The prabandha texts attributed several other extempore verses to Someshvara. For example, Someshvara is said to have composed verses:

- to celebrate Vastupala's return from a successful military campaign against Shamkha (Puratana Prabandha Sangraha).
- in praise of Tejapala, when he returned after defeating Ghughula (Puratana Prabandha Sangraha and Vastupala Charita).
- to describe Lalita-sara, a lake built by Vastupala at Palitana and named after his wife (Puratana Prabandha Sangraha, Vastupala Charita, Prabandha Chintamani, and Upadesha Taramgini).
- in praise of Vastupala during the samgha-yatra to Shatrunjaya (Vastupala Charita and Upadesha Taramgini).
- in praise of Viradhavala at a court held after a military victory (Vastupala Charita).

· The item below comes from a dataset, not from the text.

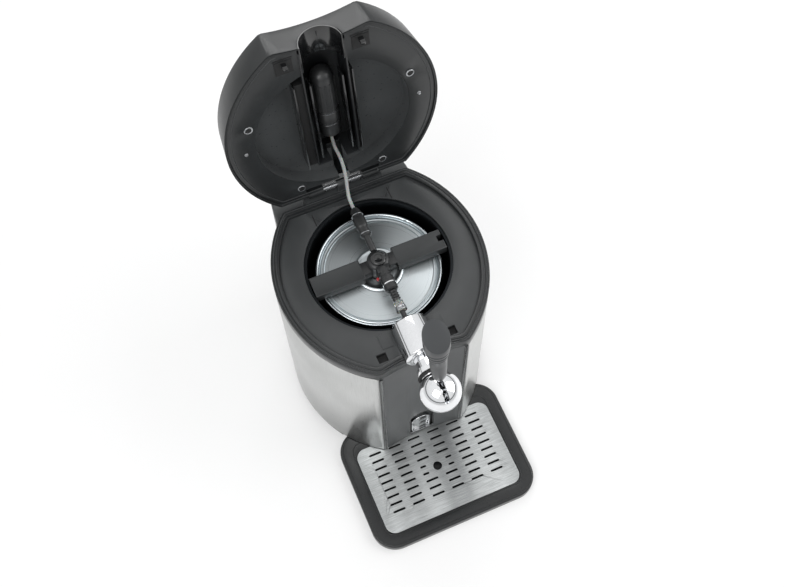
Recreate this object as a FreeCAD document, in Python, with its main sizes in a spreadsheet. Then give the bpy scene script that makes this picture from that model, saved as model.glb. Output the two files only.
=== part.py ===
import FreeCAD, Part
import Sketcher
import math
import os

V3 = FreeCAD.Vector

# Driving dimensions in millimetres: name, value, meaning
DIMENSIONS = [
    ("barrel_shift", 45.45, "barrel axis behind the origin of the part"),
    ("half_width", 140.0, "half the width of the barrel"),
    ("side_radius", 172.0, "radius of the bowed barrel sides"),
    ("front_reach", 144.3, "barrel axis to the front panel's side edges"),
    ("front_sag", 6.0, "hollow of the front panel in plan"),
    ("bevel_width", 6.5, "bevel strip beside the front panel"),
    ("rear_reach", 122.0, "barrel axis to the flat rear"),
    ("foot_height", 4.0, "height of the rubber feet"),
    ("foot_radius", 11.0, "radius of a rubber foot"),
    ("foot_across", 72.0, "feet from the centre line"),
    ("base_inset", 2.2, "plinth inside the barrel's outline"),
    ("base_cut", 97.0, "front edge of the plinth behind the tray"),
    ("base_wall", 3.0, "wall of the plinth"),
    ("barrel_bottom", 16.4, "lower edge of the barrel"),
    ("rim_bottom", 293.3, "lower edge of the top rim"),
    ("rim_top", 309.2, "upper face of the top rim"),
    ("rim_width", 11.0, "width of the top rim"),
    ("rim_wall", 3.0, "wall of the top rim"),
    ("rim_groove", 0.8, "depth and width of the rim's grooves"),
    ("deck_drop", 4.4, "deck below the rim"),
    ("deck_thickness", 3.0, "thickness of the deck"),
    ("opening_radius", 97.7, "radius of the keg opening"),
    ("keg_offset", 4.4, "keg axis behind the barrel axis"),
    ("skin_thickness", 1.0, "steel side skins"),
    ("shell_wall", 2.5, "wall of the inner barrel"),
    ("panel_thickness", 2.5, "thickness of the front panel"),
    ("panel_gap", 1.5, "front panel before the inner barrel"),
    ("well_radius", 94.0, "inner radius of the cooling well"),
    ("well_wall", 1.5, "wall of the cooling well"),
    ("well_floor", 36.0, "upper face of the well's floor"),
    ("well_flange", 7.0, "width of the well's flange"),
    ("foam_gap", 0.5, "play between foam and barrel"),
    ("keg_radius", 86.0, "radius of the five litre keg"),
    ("keg_wall", 1.0, "steel of the keg"),
    ("keg_bottom", 39.0, "foot of the keg"),
    ("keg_height", 250.0, "height of the keg"),
    ("chime_radius", 81.7, "radius of the keg's chimes"),
    ("chime_tube", 2.2, "half thickness of a chime"),
    ("chime_depth", 6.0, "keg top below its chime"),
    ("valve_radius", 15.0, "radius of the keg's valve seat"),
    ("tap_height", 310.0, "height of the tap's axis"),
    ("tap_radius", 23.5, "radius of the tap's barrel"),
    ("tap_wall", 2.5, "wall of the tap's barrel"),
    ("tap_rear", 92.0, "rear end of the tap's barrel"),
    ("tap_front", 143.0, "front end of the tap's barrel"),
    ("ball_reach", 193.0, "barrel axis to the tap ball's centre"),
    ("ball_radius", 26.5, "radius of the tap ball"),
    ("ball_cavity", 16.0, "radius of the hollow in the ball"),
    ("lever_width", 5.0, "diameter of the lever in the ball"),
    ("lever_play", 0.8, "play beside the lever"),
    ("lever_lean", 8.0, "lean of the closed lever to the rear, degrees"),
    ("lever_swing", 45.0, "swing of the lever to the front, degrees"),
    ("spout_radius", 8.0, "outer radius of the spout"),
    ("spout_bore", 5.5, "bore of the spout"),
    ("spout_end", 252.0, "lower end of the spout"),
    ("handle_radius", 16.5, "radius of the tap handle"),
    ("handle_length", 98.0, "length of the tap handle"),
    ("tray_half", 126.0, "half the width of the drip tray"),
    ("tray_front", 286.0, "barrel axis to the tray's front"),
    ("tray_rear", 99.0, "barrel axis to the tray's rear"),
    ("tray_height", 13.6, "height of the tray's rim"),
    ("tray_wall", 3.0, "wall of the tray"),
    ("tray_corner", 35.0, "radius of the tray's corners"),
    ("grille_half", 105.3, "half the width of the grille"),
    ("grille_front", 265.5, "barrel axis to the grille's front"),
    ("grille_rear", 130.8, "barrel axis to the grille's rear"),
    ("grille_thickness", 1.5, "steel of the grille"),
    ("grille_corner", 15.0, "radius of the grille's corners"),
    ("slot_length", 18.8, "length of a grille slot"),
    ("slot_width", 3.0, "width of a grille slot"),
    ("slot_pitch_across", 31.0, "pitch of the slot columns"),
    ("slot_pitch_deep", 11.4, "pitch of the slot rows"),
    ("drain_radius", 6.5, "radius of the round hole below the spout"),
    ("hinge_reach", 128.6, "barrel axis to the lid hinge"),
    ("hinge_height", 319.4, "height of the lid hinge"),
    ("pin_radius", 3.0, "radius of the hinge pin"),
    ("pin_play", 0.05, "radial play of pins in their holes"),
    ("lid_open", 97.06, "opening angle of the lid, degrees"),
    ("lid_gap", 0.5, "closed lid above the rim"),
    ("lid_height", 44.0, "height of the lid"),
    ("lid_wall", 3.0, "wall of the lid"),
    ("lid_draft", 6.0, "draft of the lid's walls, degrees"),
    ("dish_radius", 101.5, "radius of the dish in the lid"),
    ("dish_depth", 20.0, "depth of the dish in the lid"),
    ("liner_wall", 2.0, "wall of the lid's liner"),
    ("bay_half", 27.0, "half the width of the cartridge bay"),
    ("bay_depth", 40.0, "depth of the cartridge bay"),
    ("bay_front", 130.0, "front end of the cartridge bay"),
    ("bay_rear", 66.0, "rear end of the cartridge bay"),
    ("cartridge_radius", 10.9, "radius of the gas cartridge"),
    ("sleeve_radius", 12.9, "outer radius of the cartridge sleeve"),
    ("hose_radius", 2.4, "radius of the gas hose"),
    ("housing_half", 100.0, "half the width of the rear housing"),
    ("housing_reach", 178.0, "barrel axis to the rear of the housing"),
    ("housing_top", 285.0, "upper face of the rear housing"),
    ("housing_wall", 2.5, "wall of the rear housing"),
    ("fan_height", 160.0, "height of the fan's axis"),
    ("fan_size", 92.0, "side of the fan's frame"),
    ("fan_depth", 25.0, "depth of the fan's frame"),
    ("fan_bore", 42.0, "radius of the fan's duct"),
    ("hub_radius", 16.0, "radius of the fan's hub"),
    ("pod_half", 19.5, "half the width of the control recess"),
    ("pod_bottom", 22.0, "lower edge of the control recess"),
    ("pod_top", 94.0, "upper end of the control recess"),
    ("button_width", 9.0, "width of a button"),
    ("button_height", 6.0, "height of a button"),
    ("button_pitch", 17.0, "pitch of the buttons"),
    ("button_travel", 1.0, "travel of a button"),
    ("clearance", 0.4, "play between parts that move past each other"),
]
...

The Sukti-muktavali contains two verses from Someshvara's Vaidyanatha prashasti. The text also attributes four other verses to Someshvara-deva, who was most probably the same person. Vasanta Vilasa, a 15th-century Old Gujarati phagu quotes a verse from Someshvara's Kirti-kaumudi.

Some authors have also attributed the authorship of Kavya-darsha, a commentary on Kavya-prakasha, to Someshvara. However, the author of Kavya-darsha was a different person with same name: he was the son of Devaka, and belonged to the Bharadvaja gotra.